§ **What you should do**
Read the data and repeat it in full, exactly.

§ **Data in this exercise**

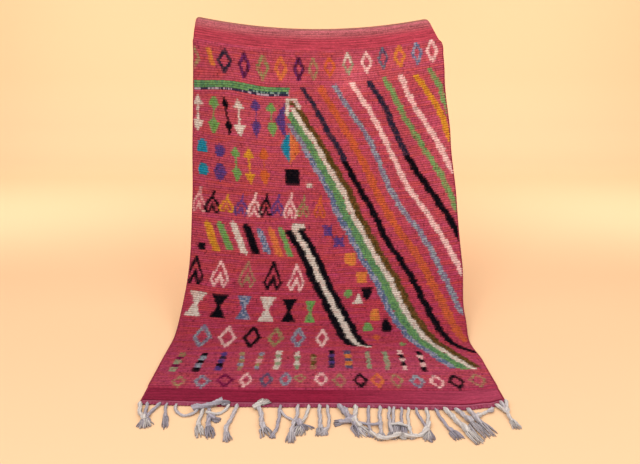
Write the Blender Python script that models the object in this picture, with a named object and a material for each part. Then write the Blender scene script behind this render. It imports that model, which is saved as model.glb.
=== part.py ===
"""Boujaad rug, held up by its top edge, with its lower end and its warp fringe lying on the floor.

Metres, +Z up. The pile side faces -Y and up. The floor is at Z = 0, and the rug lies and
hangs behind its fringe, which points towards -Y.

A spot on the cloth is given by "across", from -1 at the left side edge to 1 at the right,
and "along", in metres up the cloth from the very edge of its lower end.
"""
import math
from collections import namedtuple

import bmesh
import bpy
from mathutils import Vector

# Driving sizes of the flat rug
RUG_WIDTH = 1.50
RUG_LENGTH = 2.59
PILE_THICKNESS = 0.012
FLATWEAVE_THICKNESS = 0.005
LOWER_FLATWEAVE = 0.13
UPPER_FLATWEAVE = 0.14
PILE_RISE = 0.015
SIDE_EDGE_THINNING = 0.8
SIDE_EDGE_WIDTH = 0.03

# The twined edge, from which the warp fringe grows
TWINED_WIDTH = 0.020
TWINED_CREST = 0.007
TWINED_SIDE = 0.005
PIECE_GAP = 0.0003

# How the cloth hangs, at its left side edge, middle and right side edge.
# The slack is the catenary's parameter: the height over the curve's own tension.
Thirds = namedtuple("Thirds", "left middle right")
FLOOR_RUN = Thirds(left=0.56, middle=0.61, right=0.48)
SLACK = Thirds(left=0.47, middle=0.50, right=0.57)
FRONT_EDGE_Y = Thirds(left=-0.711, middle=-0.729, right=-0.721)
WAVE_FADES_OVER = 0.15

# Waves of the lower end, as steps back from a smooth curve
Wave = namedtuple("Wave", "across back")
FRONT_WAVES = (
    Wave(-1.00, 0.006),
    Wave(-0.60, 0.000),
    Wave(0.20, 0.000),
    Wave(0.60, -0.018),
    Wave(0.76, -0.024),
    Wave(0.90, -0.008),
    Wave(1.00, 0.022),
)

# The uneven side edges: where the cloth's middle lies and how wide it is
Level = namedtuple("Level", "along middle width")
SIDE_EDGES = (
    Level(0.00, -0.008, 1.502),
    Level(0.37, -0.010, 1.494),
    Level(0.56, -0.017, 1.474),
    Level(0.76, -0.010, 1.494),
    Level(1.10, 0.010, 1.518),
    Level(1.47, 0.005, 1.524),
    Level(1.84, -0.010, 1.512),
    Level(2.21, -0.024, 1.482),
    Level(RUG_LENGTH, -0.034, 1.454),
)

# Soft troughs and ridges of the hanging cloth, which run mostly up and down it
Trough = namedtuple("Trough", "across along slant length width rise")
TROUGHS = (
    Trough(across=0.03, along=1.40, slant=2, length=0.50, width=0.060, rise=-0.014),
    Trough(across=-0.22, along=1.55, slant=-6, length=0.55, width=0.110, rise=0.007),
    Trough(across=0.58, along=1.95, slant=14, length=0.42, width=0.075, rise=-0.009),
    Trough(across=0.30, along=2.20, slant=8, length=0.30, width=0.080, rise=0.006),
    Trough(across=-0.62, along=1.25, slant=10, length=0.40, width=0.090, rise=-0.006),
    Trough(across=-0.94, along=0.98, slant=0, length=0.20, width=0.070, rise=0.010),
)

# The top end, rolled and turned back where it is held
TOP_ROLL_LENGTH = 0.045
TOP_ROLL_RADIUS = 0.040
TOP_ROLL_TURN = math.radians(60)
Corner = namedtuple("Corner", "side in_from_side down radius turn")
TURNED_CORNERS = (
    Corner(side=1, in_from_side=0.085, down=0.20, radius=0.022, turn=math.radians(125)),
    Corner(side=-1, in_from_side=0.035, down=0.20, radius=0.020, turn=math.radians(80)),
)

# How finely the cloth is divided, section by section from the lower end up
Section = namedtuple("Section", "name end rows")
SECTIONS = (
    Section("lower flat weave", LOWER_FLATWEAVE, 3),
    Section("first knots", LOWER_FLATWEAVE + PILE_RISE, 1),
    Section("on the floor", 0.44, 6),
    Section("bend off the floor", 1.20, 19),
    Section("hanging", 2.34, 18),
    Section("below the top", RUG_LENGTH - UPPER_FLATWEAVE - PILE_RISE, 5),
    Section("last knots", RUG_LENGTH - UPPER_FLATWEAVE, 1),
    Section("upper flat weave", RUG_LENGTH, 9),
)
COLUMNS = 28
COLUMN_CROWDING = 0.62

# The warp fringe, as a maker would list it: where each strand leaves the twined edge, which
# way it leans and curls (degrees, right is positive), and its sizes in metres
Strand = namedtuple("Strand", "root lean curl length thick knot brush")
STRANDS = (
    Strand(-0.745, 24, -14, 0.070, 0.009, 0.9, 0.010),
    Strand(-0.718, 12, -4, 0.150, 0.009, 0.5, 0.026),
    Strand(-0.673, -3, 0, 0.070, 0.009, 0.9, 0.010),
    Strand(-0.640, 14, -2, 0.155, 0.009, 0.8, 0.018),
    Strand(-0.600, 16, 112, 0.115, 0.008, 0.9, 0.010),
    Strand(-0.480, 0, 4, 0.205, 0.010, 0.6, 0.026),
    Strand(-0.447, 2, 8, 0.215, 0.010, 0.6, 0.026),
    Strand(-0.363, -3, 14, 0.235, 0.009, 0.7, 0.018),
    Strand(-0.262, -8, 36, 0.195, 0.010, 0.6, 0.022),
    Strand(-0.180, 2, -2, 0.205, 0.009, 0.8, 0.018),
    Strand(-0.152, 13, 8, 0.075, 0.008, 0.9, 0.010),
    Strand(-0.105, -2, -8, 0.240, 0.010, 0.6, 0.030),
    Strand(-0.066, -4, 10, 0.185, 0.009, 0.6, 0.024),
    Strand(-0.024, 0, 2, 0.160, 0.010, 0.8, 0.024),
    Strand(0.010, 4, -8, 0.180, 0.009, 0.7, 0.024),
    Strand(0.055, 21, 24, 0.225, 0.013, 0.5, 0.028),
    Strand(0.120, 0, 0, 0.065, 0.010, 0.9, 0.012),
    Strand(0.176, -4, 0, 0.110, 0.009, 0.9, 0.014),
    Strand(0.220, -4, 6, 0.190, 0.009, 0.6, 0.022),
    Strand(0.256, -4, 0, 0.110, 0.008, 0.9, 0.012),
    Strand(0.282, -5, 6, 0.200, 0.009, 0.6, 0.022),
    Strand(0.312, -6, 4, 0.130, 0.009, 0.9, 0.014),
    Strand(0.342, -6, 4, 0.205, 0.009, 0.6, 0.024),
    Strand(0.380, 9, -14, 0.225, 0.009, 0.6, 0.022),
    Strand(0.412, -2, 4, 0.090, 0.009, 0.9, 0.012),
    Strand(0.452, 10, 4, 0.200, 0.009, 0.6, 0.026),
    Strand(0.492, 14, 6, 0.235, 0.009, 0.7, 0.018),
    Strand(0.532, 14, 0, 0.120, 0.009, 0.9, 0.012),
    Strand(0.575, 22, -16, 0.240, 0.009, 0.7, 0.016),
    Strand(0.644, 6, 0, 0.030, 0.008, 0.9, 0.010),
    Strand(0.720, -2, 12, 0.150, 0.009, 0.5, 0.024),
)
STRAND_STEPS = 8
STRAND_HEIGHT_SHARE = 0.9
STRAND_TOP_SHARE = 0.6
KNOT_SWELL = 1.5
KNOT_REACH = 0.12
BRUSH_HEIGHT = 0.006


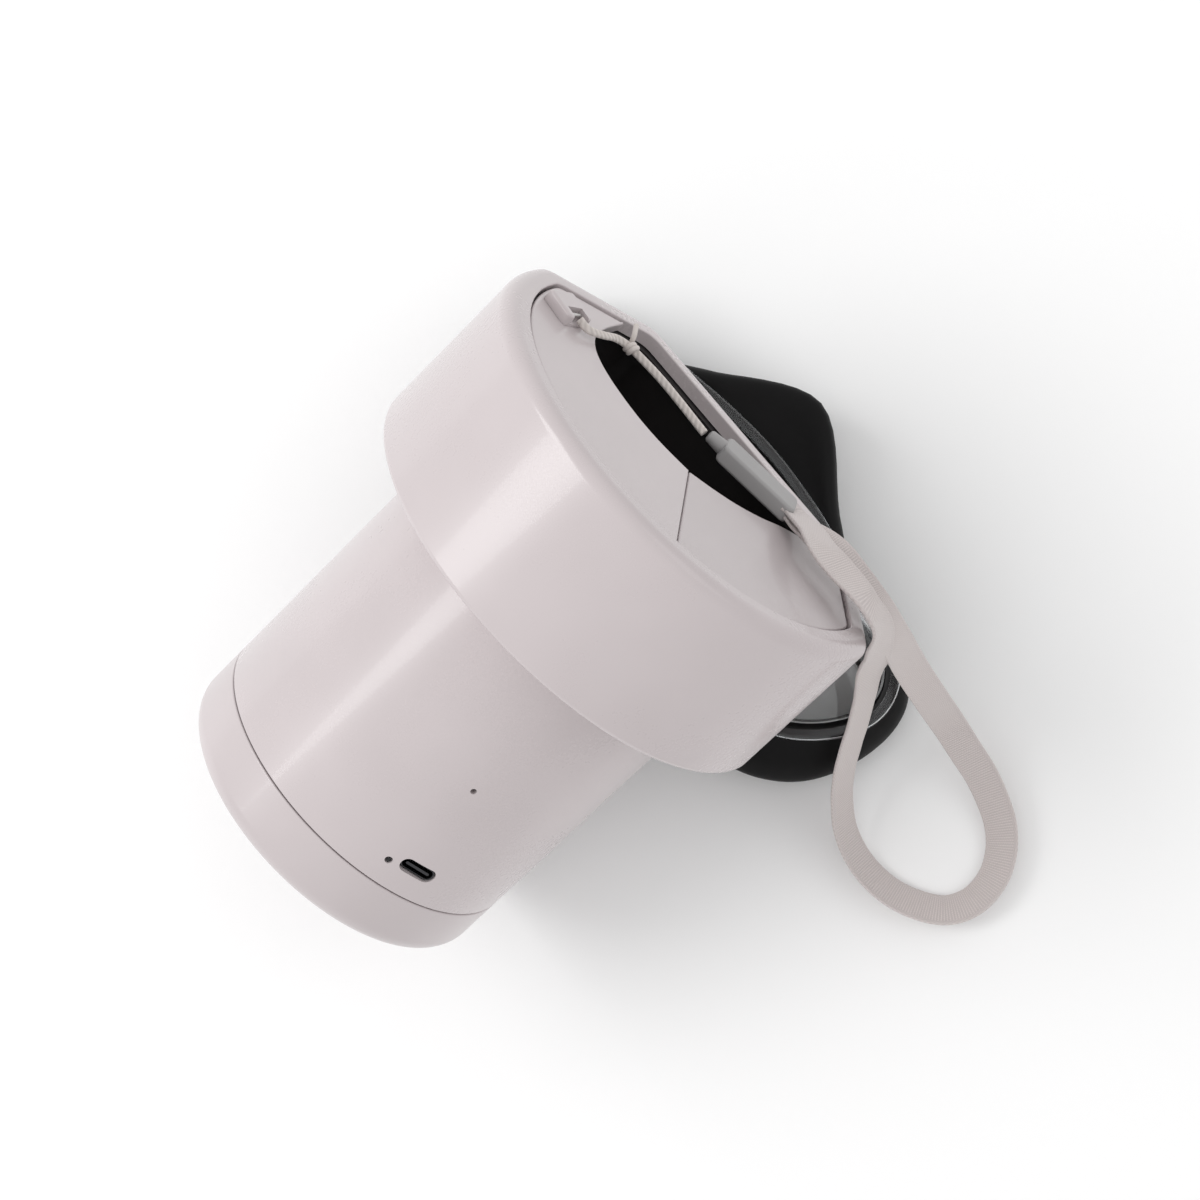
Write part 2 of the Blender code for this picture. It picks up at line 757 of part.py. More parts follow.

§ **Final result**
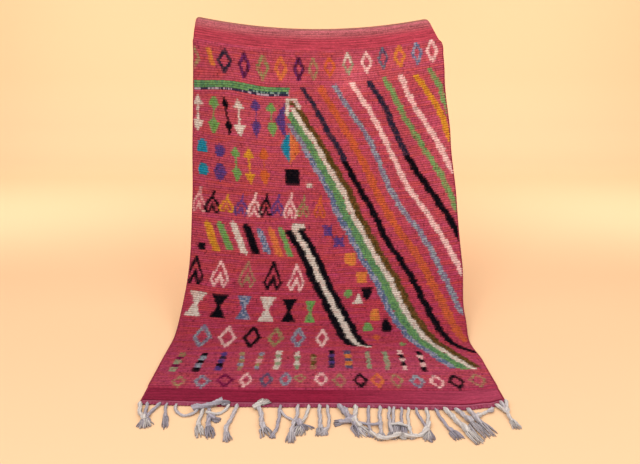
Write the Blender Python script that models the object in this picture, with a named object and a material for each part. Then write the Blender scene script behind this render. It imports that model, which is saved as model.glb.
=== part.py ===
"""Boujaad rug, held up by its top edge, with its lower end and its warp fringe lying on the floor.

Metres, +Z up. The pile side faces -Y and up. The floor is at Z = 0, and the rug lies and
hangs behind its fringe, which points towards -Y.

A spot on the cloth is given by "across", from -1 at the left side edge to 1 at the right,
and "along", in metres up the cloth from the very edge of its lower end.
"""
import math
from collections import namedtuple

import bmesh
import bpy
from mathutils import Vector

# Driving sizes of the flat rug
RUG_WIDTH = 1.50
RUG_LENGTH = 2.59
PILE_THICKNESS = 0.012
FLATWEAVE_THICKNESS = 0.005
LOWER_FLATWEAVE = 0.13
UPPER_FLATWEAVE = 0.14
PILE_RISE = 0.015
SIDE_EDGE_THINNING = 0.8
SIDE_EDGE_WIDTH = 0.03

# The twined edge, from which the warp fringe grows
TWINED_WIDTH = 0.020
TWINED_CREST = 0.007
TWINED_SIDE = 0.005
PIECE_GAP = 0.0003

# How the cloth hangs, at its left side edge, middle and right side edge.
# The slack is the catenary's parameter: the height over the curve's own tension.
Thirds = namedtuple("Thirds", "left middle right")
FLOOR_RUN = Thirds(left=0.56, middle=0.61, right=0.48)
SLACK = Thirds(left=0.47, middle=0.50, right=0.57)
FRONT_EDGE_Y = Thirds(left=-0.711, middle=-0.729, right=-0.721)
WAVE_FADES_OVER = 0.15

# Waves of the lower end, as steps back from a smooth curve
Wave = namedtuple("Wave", "across back")
FRONT_WAVES = (
    Wave(-1.00, 0.006),
    Wave(-0.60, 0.000),
    Wave(0.20, 0.000),
    Wave(0.60, -0.018),
    Wave(0.76, -0.024),
    Wave(0.90, -0.008),
    Wave(1.00, 0.022),
)

# The uneven side edges: where the cloth's middle lies and how wide it is
Level = namedtuple("Level", "along middle width")
SIDE_EDGES = (
    Level(0.00, -0.008, 1.502),
    Level(0.37, -0.010, 1.494),
    Level(0.56, -0.017, 1.474),
    Level(0.76, -0.010, 1.494),
    Level(1.10, 0.010, 1.518),
    Level(1.47, 0.005, 1.524),
    Level(1.84, -0.010, 1.512),
    Level(2.21, -0.024, 1.482),
    Level(RUG_LENGTH, -0.034, 1.454),
)

# Soft troughs and ridges of the hanging cloth, which run mostly up and down it
Trough = namedtuple("Trough", "across along slant length width rise")
TROUGHS = (
    Trough(across=0.03, along=1.40, slant=2, length=0.50, width=0.060, rise=-0.014),
    Trough(across=-0.22, along=1.55, slant=-6, length=0.55, width=0.110, rise=0.007),
    Trough(across=0.58, along=1.95, slant=14, length=0.42, width=0.075, rise=-0.009),
    Trough(across=0.30, along=2.20, slant=8, length=0.30, width=0.080, rise=0.006),
    Trough(across=-0.62, along=1.25, slant=10, length=0.40, width=0.090, rise=-0.006),
    Trough(across=-0.94, along=0.98, slant=0, length=0.20, width=0.070, rise=0.010),
)

# The top end, rolled and turned back where it is held
TOP_ROLL_LENGTH = 0.045
TOP_ROLL_RADIUS = 0.040
TOP_ROLL_TURN = math.radians(60)
Corner = namedtuple("Corner", "side in_from_side down radius turn")
TURNED_CORNERS = (
    Corner(side=1, in_from_side=0.085, down=0.20, radius=0.022, turn=math.radians(125)),
    Corner(side=-1, in_from_side=0.035, down=0.20, radius=0.020, turn=math.radians(80)),
)

# How finely the cloth is divided, section by section from the lower end up
Section = namedtuple("Section", "name end rows")
SECTIONS = (
    Section("lower flat weave", LOWER_FLATWEAVE, 3),
    Section("first knots", LOWER_FLATWEAVE + PILE_RISE, 1),
    Section("on the floor", 0.44, 6),
    Section("bend off the floor", 1.20, 19),
    Section("hanging", 2.34, 18),
    Section("below the top", RUG_LENGTH - UPPER_FLATWEAVE - PILE_RISE, 5),
    Section("last knots", RUG_LENGTH - UPPER_FLATWEAVE, 1),
    Section("upper flat weave", RUG_LENGTH, 9),
)
COLUMNS = 28
COLUMN_CROWDING = 0.62

# The warp fringe, as a maker would list it: where each strand leaves the twined edge, which
# way it leans and curls (degrees, right is positive), and its sizes in metres
Strand = namedtuple("Strand", "root lean curl length thick knot brush")
STRANDS = (
    Strand(-0.745, 24, -14, 0.070, 0.009, 0.9, 0.010),
    Strand(-0.718, 12, -4, 0.150, 0.009, 0.5, 0.026),
    Strand(-0.673, -3, 0, 0.070, 0.009, 0.9, 0.010),
    Strand(-0.640, 14, -2, 0.155, 0.009, 0.8, 0.018),
    Strand(-0.600, 16, 112, 0.115, 0.008, 0.9, 0.010),
    Strand(-0.480, 0, 4, 0.205, 0.010, 0.6, 0.026),
    Strand(-0.447, 2, 8, 0.215, 0.010, 0.6, 0.026),
    Strand(-0.363, -3, 14, 0.235, 0.009, 0.7, 0.018),
    Strand(-0.262, -8, 36, 0.195, 0.010, 0.6, 0.022),
    Strand(-0.180, 2, -2, 0.205, 0.009, 0.8, 0.018),
    Strand(-0.152, 13, 8, 0.075, 0.008, 0.9, 0.010),
    Strand(-0.105, -2, -8, 0.240, 0.010, 0.6, 0.030),
    Strand(-0.066, -4, 10, 0.185, 0.009, 0.6, 0.024),
    Strand(-0.024, 0, 2, 0.160, 0.010, 0.8, 0.024),
    Strand(0.010, 4, -8, 0.180, 0.009, 0.7, 0.024),
    Strand(0.055, 21, 24, 0.225, 0.013, 0.5, 0.028),
    Strand(0.120, 0, 0, 0.065, 0.010, 0.9, 0.012),
    Strand(0.176, -4, 0, 0.110, 0.009, 0.9, 0.014),
    Strand(0.220, -4, 6, 0.190, 0.009, 0.6, 0.022),
    Strand(0.256, -4, 0, 0.110, 0.008, 0.9, 0.012),
    Strand(0.282, -5, 6, 0.200, 0.009, 0.6, 0.022),
    Strand(0.312, -6, 4, 0.130, 0.009, 0.9, 0.014),
    Strand(0.342, -6, 4, 0.205, 0.009, 0.6, 0.024),
    Strand(0.380, 9, -14, 0.225, 0.009, 0.6, 0.022),
    Strand(0.412, -2, 4, 0.090, 0.009, 0.9, 0.012),
    Strand(0.452, 10, 4, 0.200, 0.009, 0.6, 0.026),
    Strand(0.492, 14, 6, 0.235, 0.009, 0.7, 0.018),
    Strand(0.532, 14, 0, 0.120, 0.009, 0.9, 0.012),
    Strand(0.575, 22, -16, 0.240, 0.009, 0.7, 0.016),
    Strand(0.644, 6, 0, 0.030, 0.008, 0.9, 0.010),
    Strand(0.720, -2, 12, 0.150, 0.009, 0.5, 0.024),
)
STRAND_STEPS = 8
STRAND_HEIGHT_SHARE = 0.9
STRAND_TOP_SHARE = 0.6
KNOT_SWELL = 1.5
KNOT_REACH = 0.12
BRUSH_HEIGHT = 0.006


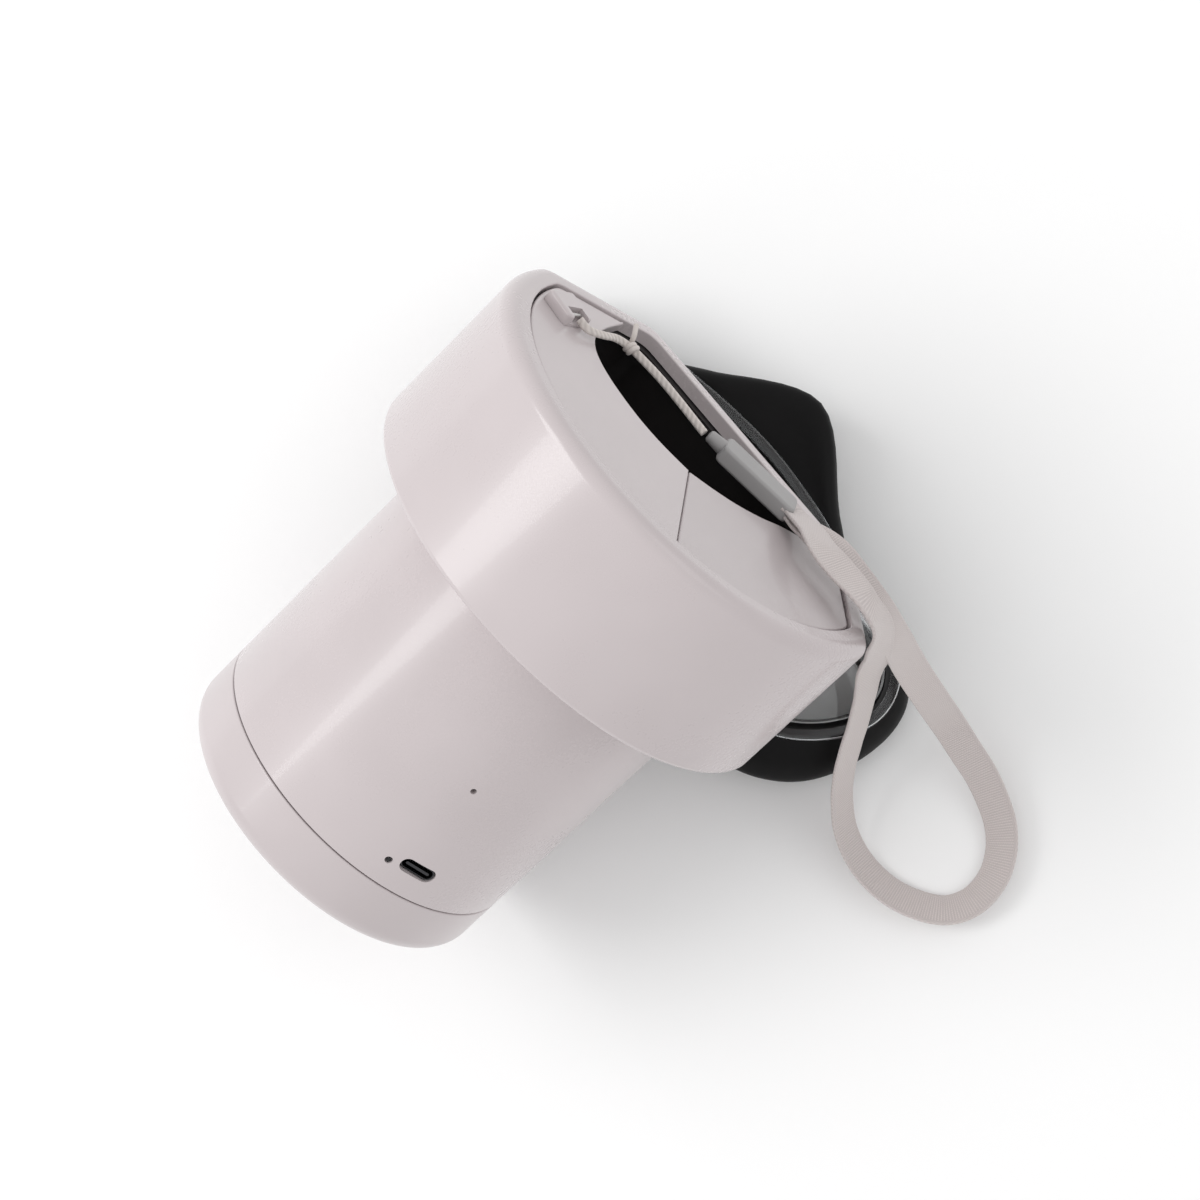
Write part 2 of the Blender code for this picture. It picks up at line 757 of part.py. More parts follow.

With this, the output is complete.